- _TASK PROMPT_
Present the following data again exactly as it is shown.

- _DATA SECTION_
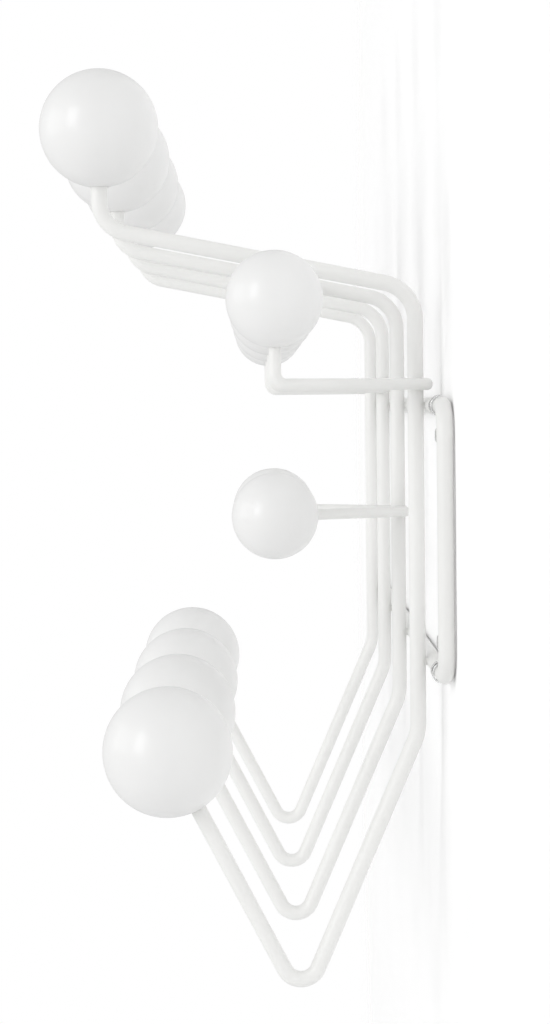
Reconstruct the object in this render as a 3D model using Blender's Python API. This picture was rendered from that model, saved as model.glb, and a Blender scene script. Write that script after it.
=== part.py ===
"""Wall coat rack of bent steel wire and lacquered balls.

Frame: +X along the rack's width, -Y out into the room, +Z up. The origin lies on the wall plane, midway
between the four wall clips. All lengths are metres.
"""

from math import acos, ceil, cos, pi, radians, sin, sqrt, tan

import bmesh
import bpy
from mathutils import Vector

# Wires
MAIN_WIRE = 0.0065
THIN_WIRE = 0.0048
WELD_GAP = 0.0003
MAIN_SIDES = 12
THIN_SIDES = 10
ARC_STEP = radians(12)

# Uprights: four equal wires, one pitch apart
UPRIGHT_COUNT = 4
PITCH = 0.132
WALL_TO_UPRIGHT = 0.0104

# Side shape of an upright, as (distance out from the upright's axis, height, bend radius)
TOP_BALL_OUT = 0.1267
TOP_BALL_HEIGHT = 0.1643
STUB_CORNER = (TOP_BALL_OUT, 0.1241, 0.0130)
SHOULDER_CORNER = (0.0, 0.0986, 0.0150)
WAIST_CORNER = (0.0, -0.0799, 0.0200)
HOOK_CORNER = (0.0474, -0.1889, 0.0075)
BOTTOM_BALL_OUT = 0.1011
BOTTOM_BALL_HEIGHT = -0.0871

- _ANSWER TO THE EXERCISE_
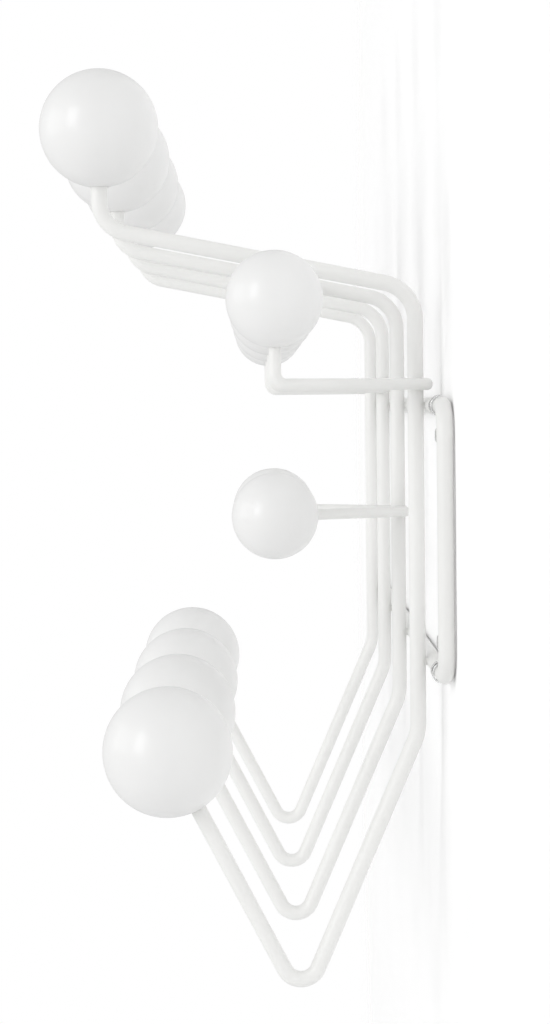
Reconstruct the object in this render as a 3D model using Blender's Python API. This picture was rendered from that model, saved as model.glb, and a Blender scene script. Write that script after it.
=== part.py ===
"""Wall coat rack of bent steel wire and lacquered balls.

Frame: +X along the rack's width, -Y out into the room, +Z up. The origin lies on the wall plane, midway
between the four wall clips. All lengths are metres.
"""

from math import acos, ceil, cos, pi, radians, sin, sqrt, tan

import bmesh
import bpy
from mathutils import Vector

# Wires
MAIN_WIRE = 0.0065
THIN_WIRE = 0.0048
WELD_GAP = 0.0003
MAIN_SIDES = 12
THIN_SIDES = 10
ARC_STEP = radians(12)

# Uprights: four equal wires, one pitch apart
UPRIGHT_COUNT = 4
PITCH = 0.132
WALL_TO_UPRIGHT = 0.0104

# Side shape of an upright, as (distance out from the upright's axis, height, bend radius)
TOP_BALL_OUT = 0.1267
TOP_BALL_HEIGHT = 0.1643
STUB_CORNER = (TOP_BALL_OUT, 0.1241, 0.0130)
SHOULDER_CORNER = (0.0, 0.0986, 0.0150)
WAIST_CORNER = (0.0, -0.0799, 0.0200)
HOOK_CORNER = (0.0474, -0.1889, 0.0075)
BOTTOM_BALL_OUT = 0.1011
BOTTOM_BALL_HEIGHT = -0.0871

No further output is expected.